Nadj uses lunar movements and veneration of the moon to propel the dancers on a path from nomad to settler. He moves us from ancient to modern sensibilities as the drumming becomes more intricate. At no time does Nadj (the only Caucasian on stage) reveal his face; he is masked with the headpiece at the end resembling the monolithic human figures of Polynesia. But none of this is tricksy and it never descends into clunky symbolism. And I certainly didn’t detect a critique of imperialism as a theme. A post-imperialist lens this ain’t. How refreshing!

There is no set though we have the sense that the men are moving across a huge tract of land with varied wildlife. The end is inventive as Nadj swings a humming device on a rope (more planetary movement?) until it comes to rest. At all times, he has been in charge of the considerable energy in the room and is now winding it down.

Has he imagined the dancers? Has he been summoning his ancestors? Have the dancers imagined him? Have they all been under the effect of a drug? Have they dispensed a little of the drug to us, the rapt audience?

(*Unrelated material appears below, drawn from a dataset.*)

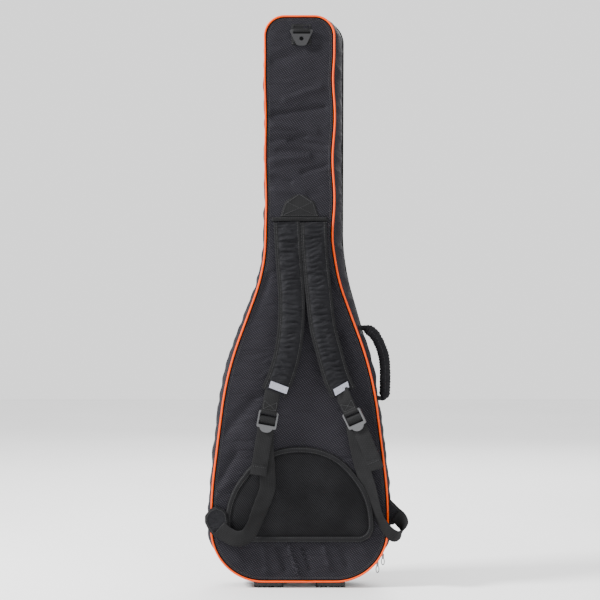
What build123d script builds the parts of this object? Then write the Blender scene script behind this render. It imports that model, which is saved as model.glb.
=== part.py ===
from build123d import *
from math import cos, hypot, radians, sin
import os

os.makedirs("parts", exist_ok=True)

# Padded gig bag for an electric bass, zipped shut and standing upright on its rubber feet.
# Millimetres. +Z runs up to the head, -Y is the back panel that carries the shoulder straps,
# +Y is the front with the pockets and +X is the side with the carry handle. z = 0 is the
# soles of the feet, and x = 0 and y = 0 are the middle of the bag.

# ---------------------------------------------------------------- driving dimensions
BACK_Y = -45.0          # outside of the back panel
FRONT_Y = 45.0          # outside of the front panel
ZIP_Y = 20.0            # plane of the main zip, where the front lid parts from the back shell
SKIN = 1.2              # outer fabric
FOAM = 12.0             # closed-cell padding
LINING = 1.0            # plush lining
LAYER_GAP = 0.2         # between one layer and the next
PARTING = 0.2           # from the zip plane to the zip tape on either side
ZIP_TAPE = 8.0          # width of half a zip tape
PIPING_R = 2.4
WEBBING = 1.6           # thickness of the webbing
WEBBING_WIDTH = 35.0
STRAP_WIDTH = 54.0
SWING_GAP = 0.5         # clearance beside parts that swing

# Corners of the bag's right half from the base to the head: half width, height, corner radius.
SEAM = [(187, 14, 110), (187, 200, 800), (155, 455, 700), (71, 683, 400), (74, 1213, 42)]
# The same corners where the side wall is widest, at the main zip.
ZIP_LINE = [(191, 12, 114), (191, 200, 800), (163, 457, 700), (82, 687, 400), (84, 1214, 50)]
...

The only extended theme is the relationship between these dancers and the environment in which they live. What I do know is that this piece of theatre is in no way prescriptive, and the men are presented as beings with huge potential that we are not going to see in the hour that we are with them. So, we are back with Pinter. And there is a mischievous modern (early twentieth-century?) reversal coda that should be left firmly under wraps.